Too late, I noticed how my Spanish began to fray around the edges with the twang of an accent, and how my Polish was famished for its characteristic color. It was as if English assumed the same imperialistic tradition as its speakers, as it plundered my Spanish of its gold and debilitated my Polish as if through smallpox. English was a big, burly bully, like the scabby-kneed second-grader on the steps of the Longbranch Elementary School playground.

I found myself persisted by the same questions that shadow all immigrants - preservation versus assimilation, English versus the language of my ancestors. Language is destiny, I reminded myself, as I contemplated my reflection in the mirror. I traced the dual-ethnic features of my face, the green eyes reminiscent of the toothless old women in flowered babushkas I met in Poland, the long, flat nose and sun-kissed tan skin recalling my Incan ancestors in Bolivia. My heart, I realized, beat the one word that was the same in any language: Lisa. Lisa. Lisa.

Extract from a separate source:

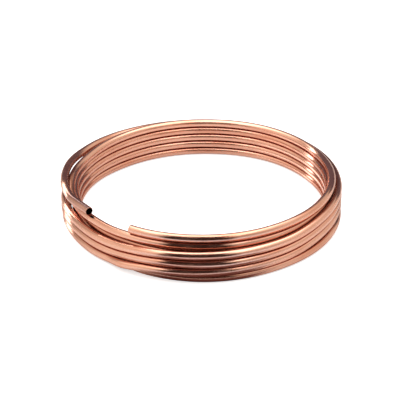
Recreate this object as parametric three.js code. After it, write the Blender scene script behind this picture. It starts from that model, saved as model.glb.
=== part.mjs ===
// A coil of soft copper tube, lying flat, wound from one length. The tube starts at the top of
// the inner layer, winds down to the floor, crosses outward there under the outer layer, and
// climbs back up round the outside, so that both ends lie on top of the coil.
// Millimetres, +Z up. The origin is on the floor, under the middle of the coil's outline.

import * as THREE from 'three';

// The tube
const TUBE_DIAMETER = 10;
const TUBE_WALL = 0.7;

// The coil
const INNER_LAYER_RADIUS = 156;      // to the middle of the tube
const TURN_CLEARANCE = 0.3;          // left between turns that lie on each other
const INNER_TURNS = 5;
const OUTER_TURNS = 4;
const START_TURN = -0.09;            // where the inner end lies, in turns from the front
const LAST_TURN = 0.843;             // how far round the top turn the outer end lies

// Facets
const TUBE_SIDES = 12;
const BORE_SIDES = 8;
const STEPS_PER_TURN = 32;

// Turns that lie on each other are one pitch apart. A mark says where the middle of the tube is:
// at is how far round it is, in turns anticlockwise from the front, out is in pitches outward
// from the inner layer's radius, and up is in pitches above a turn that lies on the floor.
// Where the turns of a layer part from each other, a mark lists them from the floor up.
const PITCH = TUBE_DIAMETER + TURN_CLEARANCE;

// One turn of the inner layer. In the front it rides in the notch beside the turn that crosses,
// and just before that the second turn from the floor has slipped off the lowest one.
const INNER_TURN = [
  { at: 0, out: 0.17, up: 0.53 },
  { at: 0.1, out: [-0.24, -0.2, -0.16, -0.12, -0.08], up: 0.42 },
  { at: 0.17, out: [-0.2, -0.2, -0.2, -0.2, 0.04], up: 0.42 },
  { at: 0.25, out: [-0.2, -0.2, -0.2, -0.2, 0.06], up: 0.32 },
  { at: 0.33, out: [0.1, 0.05, 0.02, -0.06, 0.1], up: 0 },
  { at: 0.41, out: [0.28, 0.22, 0.16, 0.1, 0.04], up: 0 },
  { at: 0.5, out: [0.03, -0.03, -0.09, -0.15, -0.21], up: 0 },
  { at: 0.61, out: [-0.03, -0.08, -0.13, -0.18, -0.23], up: 0 },
  { at: 0.68, out: [0.17, 0.09, -0.02, 0, -0.14], up: 0 },
  { at: 0.74, out: [0.08, 0.07, 0.16, 0.26, 0.41], up: [0, 0.01, 0, -0.02, -0.02] },
  { at: 0.785, out: [0.13, -0.43, 0.03, 0.12, 0.68], up: [0, -0.09, -0.2, -0.18, -0.36] },
  { at: 0.83, out: [-0.04, -0.9, -0.12, -0.1, 0.4], up: [0, -0.47, -0.62, -0.6, -0.67] },
  { at: 0.865, out: [-0.13, -1.13, -0.15, -0.15, 0.17], up: [0, -0.72, -0.72, -0.72, -0.72] },
  { at: 0.91, out: [0.44, -1.13, -0.15, -0.12, 0.17], up: [0, -0.65, -0.55, -0.55, -0.55] },
];

// One turn of the outer layer. It starts in the front, where it has just climbed a level.
const OUTER_TURN = [
  { at: 0, out: 1.39, up: -0.05 },
  { at: 0.09, out: 0.97, up: 0.02 },
  { at: 0.17, out: 0.82, up: 0.37 },
  { at: 0.25, out: 0.84, up: 0.42 },
  { at: 0.36, out: 1.2, up: 0.1 },
  { at: 0.41, out: 1.3, up: 0 },
  { at: 0.5, out: 1.08, up: 0 },
  { at: 0.75, out: 1.4, up: 0 },
  { at: 0.85, out: 0.97, up: 0.03 },
  { at: 0.89, out: 0.93, up: 0.18 },
  { at: 0.92, out: 1.12, up: 0.54 },
  { at: 0.957, out: 1.4, up: 0.92 },
];

// The lowest outer turn, which comes from under the others on the floor.
const CROSSING = [
  { at: -0.075, out: 0.72, up: 0 },
  { at: -0.043, out: 0.9, up: 0 },
  { at: 0, out: 1.03, up: 0 },
  { at: 0.1, out: 0.8, up: 0 },
  { at: 0.17, out: 0.86, up: 0 },
  { at: 0.25, out: 0.84, up: 0 },
  { at: 0.33, out: 1.14, up: 0 },
  { at: 0.41, out: 1.32, up: 0 },
  { at: 0.5, out: 1.1, up: 0 },
  { at: 0.75, out: 1.3, up: 0 },
  { at: 0.85, out: 1.03, up: 0 },
  { at: 0.885, out: 1.08, up: 0.17 },
  { at: 0.91, out: 1.47, up: 0.45 },
  { at: 0.935, out: 1.46, up: 0.75 },
  { at: 0.965, out: 1.49, up: 0.89 },
];

// The top outer turn, which rises to lie across the inner layer and ends there.
const LAST_RISE = [
  { at: 0, out: 1.34, up: 0 },
  { at: 0.09, out: 0.97, up: 0.03 },
  { at: 0.17, out: 0.82, up: 0.38 },
  { at: 0.25, out: 0.84, up: 0.43 },
  { at: 0.41, out: 1.15, up: 0.2 },
  { at: 0.58, out: 0.91, up: 0.58 },
  { at: 0.667, out: 0.99, up: 1.03 },
  { at: 0.733, out: 1.29, up: 1.45 },
  { at: 0.768, out: 1.37, up: 1.45 },
  { at: 0.803, out: 1.2, up: 1.32 },
  { at: 0.82, out: 0.86, up: 1.3 },
  { at: LAST_TURN, out: 0.53, up: 1.28 },
];

// Marks of one turn, placed on its turn and at its level.
function placed(marks, turn, level) {
  const here = (value) => (Array.isArray(value) ? value[level] : value);
  return marks.map(({ at, out, up }) => (
    { turn: turn + at, out: here(out), up: level + here(up) }
  ));
}

function windingMarks() {
  const marks = [{ turn: START_TURN, out: 0.2, up: INNER_TURNS - 0.55 }];
  for (let turn = 0; turn < INNER_TURNS; turn++) {
    marks.push(...placed(INNER_TURN, turn, INNER_TURNS - 1 - turn));
  }
  marks.push(...placed(CROSSING, INNER_TURNS, 0));
  for (let level = 1; level < OUTER_TURNS - 1; level++) {
    marks.push(...placed(OUTER_TURN, INNER_TURNS + level, level));
  }
  marks.push(...placed(LAST_RISE, INNER_TURNS + OUTER_TURNS - 1, OUTER_TURNS - 1));
  return marks;
}

// The smooth line through the marks: a cubic between each two, which never overshoots them.
function smoothThrough(marks, key) {
  const slopes = marks.map((mark, i) => {
    if (i === 0 || i === marks.length - 1) return 0;
    const before = (mark[key] - marks[i - 1][key]) / (mark.turn - marks[i - 1].turn);
    const after = (marks[i + 1][key] - mark[key]) / (marks[i + 1].turn - mark.turn);
    return before * after <= 0 ? 0 : 2 * before * after / (before + after);
  });
  return (turn) => {
    let i = marks.findIndex((mark) => mark.turn >= turn) - 1;
    if (i === -2) i = marks.length - 2;
    i = Math.max(0, Math.min(marks.length - 2, i));
    const span = marks[i + 1].turn - marks[i].turn;
    const t = (turn - marks[i].turn) / span;
    const rise = marks[i + 1][key] - marks[i][key];
    return marks[i][key] + rise * t * t * (3 - 2 * t)
      + span * t * (1 - t) * (slopes[i] * (1 - t) - slopes[i + 1] * t);
  };
}

const marks = windingMarks();
const outAt = smoothThrough(marks, 'out');
const upAt = smoothThrough(marks, 'up');

// The middle line of the tube. Its sections stand upright at the same places in every turn, so
// that the flat sides of neighbouring turns face each other.
class LaidTube extends THREE.Curve {
  constructor(firstTurn, lastTurn) {
    super();
    this.turns = [firstTurn];
    for (let k = Math.floor(firstTurn * STEPS_PER_TURN) + 1; k < lastTurn * STEPS_PER_TURN; k++) {
      this.turns.push(k / STEPS_PER_TURN);
    }
    this.turns.push(lastTurn);
  }

  pointAtTurn(turn) {
    const azimuth = (turn - 0.25) * 2 * Math.PI;
    const radius = INNER_LAYER_RADIUS + outAt(turn) * PITCH;
    const height = TUBE_DIAMETER / 2 + upAt(turn) * PITCH;
    return new THREE.Vector3(radius * Math.cos(azimuth), radius * Math.sin(azimuth), height);
  }

  getSpacedPoints() {
    return this.turns.map((turn) => this.pointAtTurn(turn));
  }

  computeFrenetFrames() {
    const tangents = [];
    const normals = [];
    const binormals = [];
    for (const turn of this.turns) {
      const azimuth = (turn - 0.25) * 2 * Math.PI;
      tangents.push(new THREE.Vector3(-Math.sin(azimuth), Math.cos(azimuth), 0));
      normals.push(new THREE.Vector3(-Math.cos(azimuth), -Math.sin(azimuth), 0));
      binormals.push(new THREE.Vector3(0, 0, 1));
    }
    return { tangents, normals, binormals };
  }
}

// A polygon with a flat side at the bottom. Its flat sides touch the circle.
function polygonRound(radius, sides) {
  const points = [];
  for (let i = 0; i < sides; i++) {
    const angle = -Math.PI / 2 + (i + 0.5) * 2 * Math.PI / sides;
    const corner = radius / Math.cos(Math.PI / sides);
    points.push(new THREE.Vector2(corner * Math.cos(angle), corner * Math.sin(angle)));
  }
  return points;
}

function tubeGeometry(curve) {
  const section = new THREE.Shape(polygonRound(TUBE_DIAMETER / 2, TUBE_SIDES));
  section.holes.push(new THREE.Path(polygonRound(TUBE_DIAMETER / 2 - TUBE_WALL, BORE_SIDES)));
  return new THREE.ExtrudeGeometry(section, {
    steps: curve.turns.length - 1,
    extrudePath: curve,
    curveSegments: 1,
  });
}

const copper = new THREE.MeshStandardMaterial({ color: 0xc77b58, roughness: 0.2, metalness: 1 });

const coil = new LaidTube(START_TURN, INNER_TURNS + OUTER_TURNS - 1 + LAST_TURN);
const tube = new THREE.Mesh(tubeGeometry(coil), copper);
tube.name = 'copper_tube';

// The turns aren't a true circle, so the origin is set under the middle of their outline.
const middle = new THREE.Box3().setFromObject(tube).getCenter(new THREE.Vector3());
tube.position.set(-middle.x, -middle.y, 0);

const part = new THREE.Group();
part.add(tube);
export default part;
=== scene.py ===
# %% [markdown]
# # A coil of soft copper tube
# This lesson dresses a coil of copper tube. The packed model already holds the coil as a solid
# with a twelve-sided section. Here the same winding is made again as a round, smooth tube, it
# gets a drawn copper finish, and it is lit in the way that shiny metal is lit for a catalogue.

# %% Load the packed model
import math

import bpy
import numpy as np
from mathutils import Matrix, Vector
from mathutils.kdtree import KDTree


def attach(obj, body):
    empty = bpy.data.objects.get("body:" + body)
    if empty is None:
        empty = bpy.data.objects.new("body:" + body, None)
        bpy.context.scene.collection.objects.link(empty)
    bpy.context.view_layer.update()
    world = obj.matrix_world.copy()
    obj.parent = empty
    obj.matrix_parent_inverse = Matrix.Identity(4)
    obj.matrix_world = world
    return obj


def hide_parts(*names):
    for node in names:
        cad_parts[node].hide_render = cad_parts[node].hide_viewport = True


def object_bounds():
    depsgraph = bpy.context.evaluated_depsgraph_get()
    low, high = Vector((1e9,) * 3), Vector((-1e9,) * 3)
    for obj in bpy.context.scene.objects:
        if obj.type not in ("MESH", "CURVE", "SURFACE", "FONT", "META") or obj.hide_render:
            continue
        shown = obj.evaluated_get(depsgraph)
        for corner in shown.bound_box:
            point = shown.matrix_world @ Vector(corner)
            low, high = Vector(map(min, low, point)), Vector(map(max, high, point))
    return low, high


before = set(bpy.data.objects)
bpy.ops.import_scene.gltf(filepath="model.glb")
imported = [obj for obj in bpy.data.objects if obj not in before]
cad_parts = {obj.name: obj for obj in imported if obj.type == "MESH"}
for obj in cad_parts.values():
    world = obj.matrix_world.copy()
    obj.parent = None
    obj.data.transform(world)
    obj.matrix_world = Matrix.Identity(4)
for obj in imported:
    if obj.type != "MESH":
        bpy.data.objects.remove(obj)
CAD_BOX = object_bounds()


def rounded(lengths):
    """Lengths in metres, to a hundredth of a millimetre, for a print."""
    return [round(length, 5) for length in lengths]


print("nodes:", sorted(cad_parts))
print("box:", rounded(CAD_BOX[0]), rounded(CAD_BOX[1]))

# %% [markdown]
# ## The tube
# Soft copper tube is sold by its outside diameter. This one is 10 mm tube with a thin wall. Turns
# that lie on each other touch, so they are a diameter apart. The solid keeps them a hair further
# apart, and the same distance is used here, so that both have one winding.

# %% Sizes of the tube and its coil, in metres
TUBE_RADIUS = 0.005
TUBE_WALL = 0.0007
BORE_RADIUS = TUBE_RADIUS - TUBE_WALL
TURN_CLEARANCE = 0.0003
PITCH = 2 * TUBE_RADIUS + TURN_CLEARANCE
INNER_LAYER_RADIUS = 0.156
print("pitch: %.1f mm, bore: %.1f mm" % (1000 * PITCH, 2000 * BORE_RADIUS))

# %% Turns, counted anticlockwise from the front
INNER_TURNS = 5
OUTER_TURNS = 4
START_TURN = -0.09  # where the inner end lies
LAST_TURN = 0.843  # how far round the top turn the outer end lies
print("layers of", INNER_TURNS, "and", OUTER_TURNS, "turns")

# %% [markdown]
# ## How the tube is wound
# The coil has an inner layer and an outer layer. The tube winds down the inner one, crosses
# outward on the floor and climbs back up the outer one. A helix from a formula would look
# machine-made: a hand-wound coil climbs, slips and crosses where the winder let it. So the
# winding is written as marks along the tube, one list for each kind of turn. A mark is (at, out,
# up): how far round it is in turns from the front, how far out from the inner layer and how far
# up from its own level, both in pitches. A loop then lays the kinds of turn on each other. Where
# the turns of a layer part from each other, a mark lists them from the floor up.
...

And in that moment, I knew. I knew why I was always so enthralled with Papi's stories of the Incan temples that still stood in the heart of Bolivia. They had weathered the centuries and the influence of Spaniards to continue to stretch their spires to the sky, saving themselves from cultural oblivion. And I knew, regardless of my language, that my heritage was forged from the same unbreakable stones as these structures, that my identity was as resilient as an Incan temple, and that I was as powerful as the Sapa Inca.